Study Sale #1 was simply a few boxes of studies on a table during an open studio tour. Visitors riffled through the boxes and could pick as many as they liked! I had a mix of sizes and styles of work. Most paid with cash and it was very simple!

Sliding Scale: $20-$100CAD
Pieces sold: 41
Average price paid: $36
Minimum price paid: $20
Maximum price paid: $72.50
Total revenue: $1605.00

Overall, a big success with extra money made and a studio clear-out.

Study Sale 2: Online

Study Sale #2 was online and I knew I’d have to raise the sliding scale to compensate for my extra time. It took approximately 15-20 minutes on each study to get it photographed, listed, and eventually packed up with a shipping label. That adds up to extra hours of work.

All of my studies were 8×10 on flat canvas panel. This meant I could ship them in bubble mailers without too much packing time. I also added a $10 shipping flat rate shipping charge per order in North America. Some shipments were a little more, some a little less, but $10 was about the average shipping cost.

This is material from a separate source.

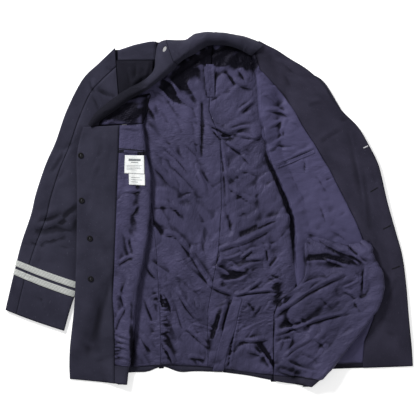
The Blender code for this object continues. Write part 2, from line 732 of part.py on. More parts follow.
def build_backs(parts):
    """Outer cloth of the back and sides, level on the surface, and their linings."""
    def no_turn_in_neck(s, t):
        return (t <= WRAP_FROM + 1e-4) | (back_right(s, t)[:, 0] < NECK_TURN_X)

    cloth("back_right", back_right, 8, 20, CLOTH, WOOL, parts, keep=no_turn_in_neck)
    cloth("back_left", level_panel(BACK_LEFT, FLOOR), 6, 12, CLOTH, WOOL, parts)
    cloth("side_right", level_panel(SIDE_RIGHT, FLOOR, right_side_seam), 4, 8, CLOTH, WOOL, parts)
    cloth("lining_back_right", back_lining(BACK_RIGHT, "right", LINING_WRAP_TOP), 7, 20, SATIN,
          LINING, parts)
    cloth("lining_back_left", back_lining(BACK_LEFT, "left"), 8, 20, SATIN, LINING, parts)
    cloth("lining_side_right", back_lining(SIDE_RIGHT, "side"), 4, 8, SATIN, LINING, parts)
    cloth("lining_vent", level_panel(VENT, LINING_TOP + GAP + SATIN / 2), 2, 6, SATIN, LINING, parts)


def matched_rows(place, hem_share, rows):
    def piece(s, t):
        return place(s, np.interp(t * rows, (0, 1, rows), (0, hem_share, 1)))
    return piece


def faceted(piece, columns, rows):
    """The flat faces that a piece has on its grid, as a function of s and t."""
    def place(s, t):
        i = np.clip((s * columns).astype(int), 0, columns - 1)
        j = np.clip((t * rows).astype(int), 0, rows - 1)
        a, b = (s * columns - i)[:, None], (t * rows - j)[:, None]
        low = piece(i / columns, j / rows) * (1 - a) + piece((i + 1) / columns, j / rows) * a
        high = (piece(i / columns, (j + 1) / rows) * (1 - a)
                + piece((i + 1) / columns, (j + 1) / rows) * a)
        return low * (1 - b) + high * b
    return place


def patch_on(panel, lining, seam_from, seam_to, hem, patch):
    """A small rectangular piece on a front's lining, placed by its upper corners in plan."""
    def place(s, t):
        x = patch.x_left + (patch.x_right - patch.x_left) * s
        y = patch.y_left + (patch.y_right - patch.y_left) * s - patch.high * (1 - t)
        share, v = panel.share_of(x, y)
        first, last = seam_from(v), seam_to(v)
        points = lining((share - first) / (last - first), (v - hem) / (1 - hem))
        points[:, 2] += SATIN + PLY_GAP + PATCH_ROOM
        return points
    return place


def build_front_right(parts, cutters):
    """The right front with its button holes, facing, lining, welt and labels, and its shoulder part."""
    rows, facing_columns, lining_columns = 13, 4, 9
    columns = facing_columns + lining_columns
    hem = FRONT_RIGHT_HEM / FRONT_RIGHT_LONG
    seam = FRONT_RIGHT_PANEL.seam(FACING_RIGHT_SEAM)
    seam_gap = FRONT_SEAM_GAP / FRONT_RIGHT_WIDE * FLAT_SHARE
    on_facing = between(FRONT_RIGHT_PANEL, at(0), lambda t: seam(t) - seam_gap, FACING_LIFT)
    shell = cloth("front_right", matched(FRONT_RIGHT_PANEL, seam, facing_columns, columns, hem, rows),
                  columns, rows, CLOTH, WOOL, parts)
    facing = cloth("facing_right", matched_rows(on_facing, hem, rows), facing_columns, rows, CLOTH, WOOL,
                   parts)
    for k, place in enumerate(BUTTON_PLACES):
        hole = oval_cutter(f"button_hole_{k + 1}", place.x, place.y, SHANK_HOLE, SHANK_HOLE, 0, cutters)
        cut(shell, hole)
        cut(facing, hole)
    lining = between(FRONT_RIGHT_PANEL, seam, at(1), SATIN_LIFT, hem)
    cloth("lining_front_right", lining, lining_columns, rows - 1, SATIN, LINING, parts)
    cloth("front_right_shoulder", shoulder_right, 5, 4, CLOTH, WOOL, parts)
    cloth("lining_armhole_right", armhole_right, 6, 5, SATIN, LINING, parts)
    on_lining = faceted(lining, lining_columns, rows - 1)
    for name, patch, thick, finish, across, up in (
            ("welt_right", WELT_RIGHT, SATIN, LINING, 5, 1),
            ("label_upper", LABEL_UPPER, PAPER, WHITE, 4, 3),
            ("label_lower", LABEL_LOWER, PAPER, WHITE, 3, 2)):
        cloth(name, patch_on(FRONT_RIGHT_PANEL, on_lining, seam, at(1), hem, patch), across, up, thick,
              finish, parts)


def build_front_left(parts):
    """The left front with its facing, lining and welt."""
    rows, facing_columns, lining_columns = 17, 5, 11
    columns = facing_columns + lining_columns
    hem = FRONT_LEFT_HEM / FRONT_LEFT_LONG
    seam = FRONT_LEFT_PANEL.seam(FACING_LEFT_SEAM)
    seam_gap = FRONT_SEAM_GAP / FRONT_LEFT_WIDE * FLAT_SHARE
    on_facing = between(FRONT_LEFT_PANEL, lambda t: seam(t) + seam_gap, at(1), FACING_LIFT)
    cloth("front_left", matched(FRONT_LEFT_PANEL, seam, lining_columns, columns, hem, rows), columns,
          rows, CLOTH, WOOL, parts)
    cloth("facing_left", matched_rows(on_facing, hem, rows), facing_columns, rows, CLOTH, WOOL, parts)
    lining = between(FRONT_LEFT_PANEL, at(0), seam, SATIN_LIFT, hem)
    cloth("lining_front_left", lining, lining_columns, rows - 1, SATIN, LINING, parts)
    on_lining = faceted(lining, lining_columns, rows - 1)
    cloth("welt_left", patch_on(FRONT_LEFT_PANEL, on_lining, at(0), seam, hem, WELT_LEFT), 9, 1, SATIN,
          LINING, parts)


def build_side_left(parts):
    """The left side panel, folded out over the front, and its lining."""
    rows, columns = 10, 12
    hem = BILLOW_HEM / BILLOW_LONG
    cloth("side_left", matched_rows(BILLOW_PANEL, hem, rows), columns, rows, CLOTH, WOOL, parts)
    cloth("lining_side_left", between(BILLOW_PANEL, at(0), at(1), SATIN_LIFT + GAP, hem), columns, rows - 1,
          SATIN, LINING, parts)


def build_collar(parts, cutters):
    gap = oval_cutter("notch_gap", NOTCH_X, NOTCH_Y, NOTCH_WIDE, NOTCH_HIGH, NOTCH_LEAN, cutters)
    under = between(roll(COLLAR_ROLL), at(0.1), at(0.9), -CLOTH - PLY_GAP - GAP)
    for name, place, rows in (("lapel_right", roll(LAPEL_ROLL), 11), ("top_collar", roll(COLLAR_ROLL), 12),
                              ("under_collar", under, 12)):
        cut(cloth(name, place, 8, rows, CLOTH, WOOL, parts), gap)


def column_of(stations, k):
    return np.interp(k, [station.column for station in stations], [station.s for station in stations])


def sleeve_piece(tube, stations, first, last):
    """The part of a sleeve between two of its grid columns."""
    def place(s, t):
        return tube(column_of(stations, first + (last - first) * s) - SLEEVE_SEAM * s, t)
    return place


def braid(tube, stations, t_from, t_to):
    """A braid sewn round a sleeve, on the sleeve's own grid lines."""
    def straight(s, t):
        k = np.minimum((t * SLEEVE_ROWS).astype(int), SLEEVE_ROWS - 1)
        share = (t * SLEEVE_ROWS - k)[:, None]
        return tube(s, k / SLEEVE_ROWS) * (1 - share) + tube(s, (k + 1) / SLEEVE_ROWS) * share

    def place(s, t):
        s = column_of(stations, s * SLEEVE_COLUMNS % SLEEVE_COLUMNS)
        return lifted(straight, s, t_from + (t_to - t_from) * t, CLOTH / 2 + PLY_GAP + BRAID / 2,
                      step=SLEEVE_END / 4)
    return place


def build_sleeves(parts):
    """Each sleeve's upper piece, its under piece that comes round to the hind-arm seam, and braids."""
    for side, table, stations in (("right", SLEEVE_RIGHT, ROUND_RIGHT), ("left", SLEEVE_LEFT, ROUND_LEFT)):
        tube = sleeve(table)
        cloth(f"sleeve_{side}_top", sleeve_piece(tube, stations, 0, UPPER_COLUMNS), UPPER_COLUMNS,
              SLEEVE_ROWS, CLOTH, WOOL, parts)
        cloth(f"sleeve_{side}_under", sleeve_piece(tube, stations, UPPER_COLUMNS, SLEEVE_COLUMNS),
              SLEEVE_COLUMNS - UPPER_COLUMNS, SLEEVE_ROWS, CLOTH, WOOL, parts)
        t = np.linspace(0, 1, 300)
        lines = along(table, t)
        steps = np.hypot(np.diff(lines.x_out + lines.x_in), np.diff(lines.y_out + lines.y_in)) / 2
        run = np.concatenate([[0], np.cumsum(steps)])
        for name, distance in BRAIDS:
            ends = np.interp((distance, distance + BRAID_WIDTH), run, t)
            cloth(f"braid_{side}_{name}", braid(tube, stations, *ends), SLEEVE_COLUMNS, 1, BRAID, SILVER,
                  parts, ring=True)


def build_button(name, place, parts):
    """A button on its shank through the front, held by the ring on the facing: one turned solid."""
    shell = float(FRONT_RIGHT_PANEL.height(np.array([float(place.x)]), np.array([float(place.y)]))[0])
    ring = shell + FACING_LIFT + CLOTH / 2 + GAP
    face = shell - CLOTH / 2 - GAP
    half, shank, button = RING_DIAMETER / 2, SHANK_DIAMETER / 2, BUTTON_DIAMETER / 2
    profile = ((0, ring + RING_THICK), (half - RING_ROUND, ring + RING_THICK),
               (half, ring + RING_THICK / 2), (half - RING_ROUND / 2, ring), (shank, ring),
               (shank, face), (button - 1, face),
               (button, face - 1), (button * 0.7, face - BUTTON_THICK + 0.5), (0, face - BUTTON_THICK))
    mesh = bmesh.new()
    verts = [mesh.verts.new((r * MM, 0, z * MM)) for r, z in profile]
    for first, second in zip(verts, verts[1:]):
        mesh.edges.new((first, second))
    bmesh.ops.spin(mesh, geom=mesh.verts[:] + mesh.edges[:], axis=(0, 0, 1), cent=(0, 0, 0),
                   steps=BUTTON_SIDES, angle=2 * math.pi, use_merge=True)
    bmesh.ops.remove_doubles(mesh, verts=mesh.verts, dist=0.01 * MM)
    bmesh.ops.recalc_face_normals(mesh, faces=mesh.faces)
    bmesh.ops.translate(mesh, vec=in_world(place.x, place.y), verts=mesh.verts)
    add_object(name, mesh, parts, METAL)


def main():
    for old in list(bpy.data.objects):
        bpy.data.objects.remove(old, do_unlink=True)
    parts = bpy.data.collections.new("dress_uniform_jacket")
    cutters = bpy.data.collections.new("cutters")
    for collection in (parts, cutters):
        bpy.context.scene.collection.children.link(collection)
    build_backs(parts)
    build_front_right(parts, cutters)
    build_front_left(parts)
    build_side_left(parts)
    build_collar(parts, cutters)
    build_sleeves(parts)
    for k, place in enumerate(BUTTON_PLACES):
        build_button(f"button_{k + 1}", place, parts)


main()
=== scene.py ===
"""Dress uniform jacket, laid on its back with both fronts turned open: the worn cloth's looks.

The shape tables are in millimetres, seen from above: X to the right, Y towards the collar, Z up from
the surface. Left and right in a name are the wearer's. Every cloth piece is a grid of points moved to
its place by a function that reads its table, then creased and given its wall.
"""
import math
from collections import namedtuple

import bmesh
import bpy
import numpy as np
from mathutils import Matrix, Vector


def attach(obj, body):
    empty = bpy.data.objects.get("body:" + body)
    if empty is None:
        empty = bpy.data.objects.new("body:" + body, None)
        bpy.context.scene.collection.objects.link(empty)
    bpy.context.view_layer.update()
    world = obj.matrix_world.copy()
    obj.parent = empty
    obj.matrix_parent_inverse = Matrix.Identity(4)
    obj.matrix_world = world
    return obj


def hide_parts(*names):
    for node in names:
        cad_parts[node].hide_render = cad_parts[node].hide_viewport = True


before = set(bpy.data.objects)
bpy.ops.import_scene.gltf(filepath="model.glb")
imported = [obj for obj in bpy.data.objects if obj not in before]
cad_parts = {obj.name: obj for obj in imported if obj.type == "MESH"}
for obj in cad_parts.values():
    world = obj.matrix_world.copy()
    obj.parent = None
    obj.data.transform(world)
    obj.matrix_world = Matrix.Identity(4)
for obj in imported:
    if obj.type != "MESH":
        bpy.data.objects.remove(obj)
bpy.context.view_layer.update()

MM = 0.001

# Walls and gaps
CLOTH = 1.6  # wool outer cloth with its fusing
SATIN = 1.0  # lining
BRAID = 1.0
PAPER = 1.0  # woven label
STRIP = 0.5  # a turned-in seam allowance, pressed
GAP = 0.3  # between pieces at a seam
FRONT_SEAM_GAP = 0.4  # along the front facings, where the cloth slopes
PLY_GAP = 0.5  # between two plies that lie on each other
PATCH_ROOM = 0.4  # more under a label or welt
SATIN_LIFT = CLOTH / 2 + PLY_GAP + SATIN / 2
FACING_LIFT = CLOTH / 2 + PLY_GAP + CLOTH / 2
FLOOR = CLOTH / 2  # middle of a wall that lies on the surface
LINING_ROOM = 0.9  # the back lining stands this far off its cloth

# How laid cloth passes over a thickness and rolls at its folds
LEVEL_REACH = 24.0  # a sheet stays up this far beside what it lies on
DROP = 34.0  # plan length in which it then comes down
FOLD_RADIUS = 4.6  # soft fold at the side of an opened front
FOLD_TAIL = 18.0  # stretch that goes on under the fold
FOLD_CLEAR = 3.6  # height of a fold over what it lies on, beside its own turn
SWELL_REACH = 46.0  # how far from the fold the cloth starts to rise
WRAP_RADIUS = 5.2  # back cloth that turns over the top of the shoulder
SHOULDER_CROWN = 1.2  # the shoulder's part of the right front swells this much

# Shares of a panel's grid taken by its flat part and by its turn
FLAT_SHARE = 0.64
TURN_SHARE = 0.92
WRAP_FROM, WRAP_TO = 0.7, 0.9

# The right front on its buttons, and what lies loosely
BUTTON_ROOM = 3.0  # it lies this much higher
BUTTON_ROOM_FROM_Y = -262.0
BUTTON_ROOM_REACH = 60.0
BUTTON_REACH = 42.0  # and stays level this far beside the sleeve, for the lowest button
BILLOW_GAP = 3.4  # the folded-out side panel lies loosely on the front
SLEEVE_FLOOR = FLOOR + 0.1
UNDER_ROLL = 2.4  # the seam allowance's depth under the lapel's and collar's roll
LOWEST_STRIP = 0.4

# Small gap at the lapel's notch, open through every layer
NOTCH_X, NOTCH_Y = -108.5, 386.0
NOTCH_WIDE, NOTCH_HIGH = 8.0, 15.0
NOTCH_LEAN = -24.0  # degrees

# Hems: the lining starts this far above the cloth's edge
FRONT_RIGHT_HEM = 44.0
FRONT_LEFT_HEM = 11.0
BACK_HEM = 13.0
BILLOW_HEM = 22.0
BACK_HEM_FADE = 12  # power by which the back's hem, and its waves, die away up the back
HEM_WAVE_FADE = 8
SEAM_LINE = 361.0  # the shoulder seam, forward of the shoulder's top

# Rough size of a folded panel's grid, by which a length becomes a share of it
FRONT_RIGHT_WIDE, FRONT_RIGHT_LONG = 165, 480
FRONT_LEFT_WIDE, FRONT_LEFT_LONG = 200, 730
BILLOW_LONG = 320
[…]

Sliding Scale: $50-$150CAD
Pieces sold: 29
Average price paid: $75
Minimum price paid: $50
Maximum price paid: $100
Total revenue: $2135.00

Note how a higher sliding scale lead to a higher average price paid. Even though I sold less studies in Sale #2, I made more money with the higher price range. Overall, another success! The studies I sold was from a series of exploratory work and would have been tricky to market otherwise.

Go for it!

Got studies and sketches piling up in your studio? Want to embark on a month of exploratory painting but still make some income? Host your own Sliding Scale Study Sale!